The bank,
credit union,
or mortgage banker
you go to for a home loan doesn’t use its own funds to lend
you money. Most
mortgage
money comes from three major institutions:
Freddie Mac,
Fannie Mae,
and
Ginnie Mae.
Those
institutions buy what are known as conforming mortgages, or mortgages
that meet their standards, from the lenders. Then they package
the loans as
mortgage-backed
bonds,
and sell them to individual and institutional investors,
including mutual funds. By selling the securities, Freddie Mac,
Fannie Mae, and Ginnie Mae increase the amount they have available
to buy more mortgages, providing lenders with another round of
money to lend to new borrowers.
Freddie Mac and Fannie Mae are
publicly held
companies,
meaning their stock is owned and traded by individual
and institutional investors. Ginnie Mae is an agency of the U.S.

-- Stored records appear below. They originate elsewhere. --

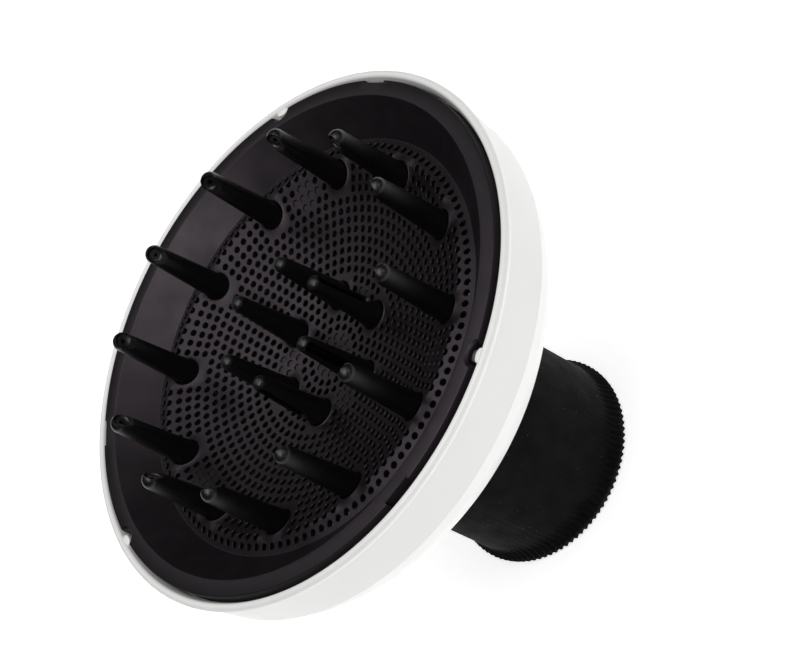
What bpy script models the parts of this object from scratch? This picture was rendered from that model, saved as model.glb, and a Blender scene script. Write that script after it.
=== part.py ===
"""Hair-dryer diffuser: a white bowl with a perforated finger plate and a soft push-on collar.

Units are metres and +Z points out of the bowl's mouth. The diffuser stands on the rear rim of
its collar, so Z = 0 is that rim and the axis of the bowl is the Z axis.
"""

import math

import bmesh
import bpy
from mathutils import Matrix, Vector

# ---------------------------------------------------------------- driving dimensions
GAP = 0.0003                      # clearance left between neighbouring pieces
STEPS = 60                        # facets round the bowl and the plate

FLANGE_Z = 0.1164                 # front face of the insert's flange above the collar's rear rim

# bowl shell
LIP_R = 0.0825                    # centre of the rounded lip bead
LIP_BEAD = 0.00125
LIP_DROP = 0.0019                 # bead centre below the flange face
WALL_TOP_R = 0.0829
WALL_TOP_DROP = 0.0033
WALL_END_R = 0.0814
WALL_END_DROP = 0.0184
BAND_END_R = 0.0790
BAND_END_DROP = 0.0236
BELLY_RADIUS = 0.0548             # arc of the bowl's rear, seen in section
BELLY_CENTRE_R = 0.0323
BELLY_CENTRE_DROP = -0.0054
SHELL_WALL = 0.0022
SHELL_MOUTH_R = 0.0805            # inside of the wall, round the insert's skirt
LEDGE_R = 0.0778
LEDGE_DROP = 0.0085
NECK_R = 0.0302                   # spigot that the collar is pushed over
NECK_WALL = 0.0020
NECK_LENGTH = 0.0235

# insert
FLANGE_R = 0.0800
FLANGE_INNER_R = 0.0750
SKIRT_WALL = 0.0018
PLATE_THICK = 0.0020
VALLEY_R = 0.0652
VALLEY_DROP = 0.0096
CREST_R = 0.0603
CREST_DROP = 0.0083
DISH_R = 0.0588
DISH_CENTRE_DROP = 0.0201
DISH_CURVE = 3.3                  # rise in metres per square metre of radius

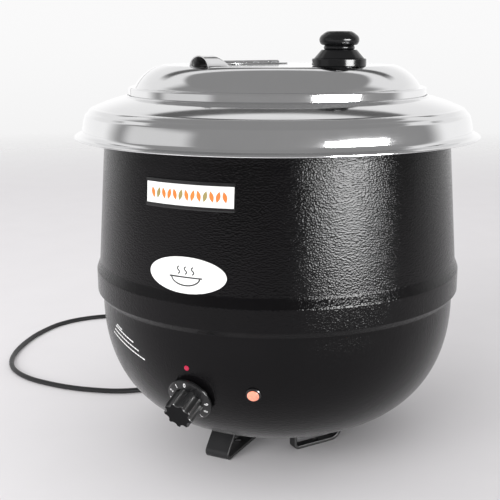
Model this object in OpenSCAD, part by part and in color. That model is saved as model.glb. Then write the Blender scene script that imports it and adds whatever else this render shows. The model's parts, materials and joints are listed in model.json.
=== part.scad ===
// Soup kettle: a free-standing electric kettle with a lift-out pot and a two-part hinged lid.
// Millimetres, +Z up. The origin is on the floor under the kettle's axis.
// The dial and the menu label face -Y. Azimuths turn from -Y towards +X.

/* [Casing] */
// Outer diameter of the casing under the top ring
casing_top_d = 293; // [291:0.5:295]
// Outer diameter of the casing just above its ridge
casing_low_d = 307.4; // [306:0.2:309]
// Outer diameter of the ridge where the two pressings join
ridge_d = 313; // [312:0.5:315]
// Height of the seam under the ridge
seam_z = 141; // [140:0.5:142]
// Outer diameter of the bowl just under the seam
bowl_d = 304.2; // [303:0.2:305]
// Thickness of the casing sheet
shell_t = 1.2; // [1:0.1:1.3]

/* [Top ring] */
// Outer diameter of the ring's lip, the widest part of the kettle
ring_d = 340; // [338:1:344]
// Height of the flat seat that the pot and the lid stand on
seat_z = 302; // [301.5:0.5:302.5]
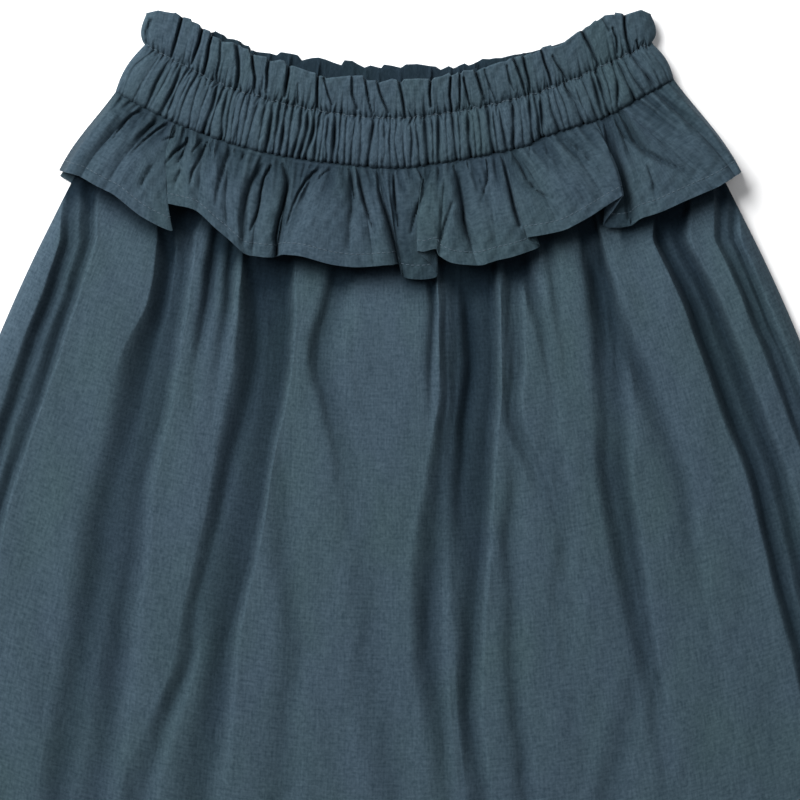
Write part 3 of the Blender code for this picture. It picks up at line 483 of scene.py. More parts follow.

Department of Housing and Urban Development. All three organizations
were created initially by Congress to help provide
liquidity
in
the housing market and make it easier for people to buy.
Dwight
P. Robinson, Senior Vice President, Corporate Relations,
Freddie Mac
Dwight P. Robinson of Freddie Mac writes about the benefits of securitization.
What’s essential to affordable rates is that there’s money available to lend nationwide. That’s the case because investors — sometimes referred to collectively as Wall Street — consider U.S. mortgages among the safest, most stable investments in the world. So Wall Street buys mortgage-backed bonds, expecting, and getting, a strong return. And those investment dollars are put to use making even more loans.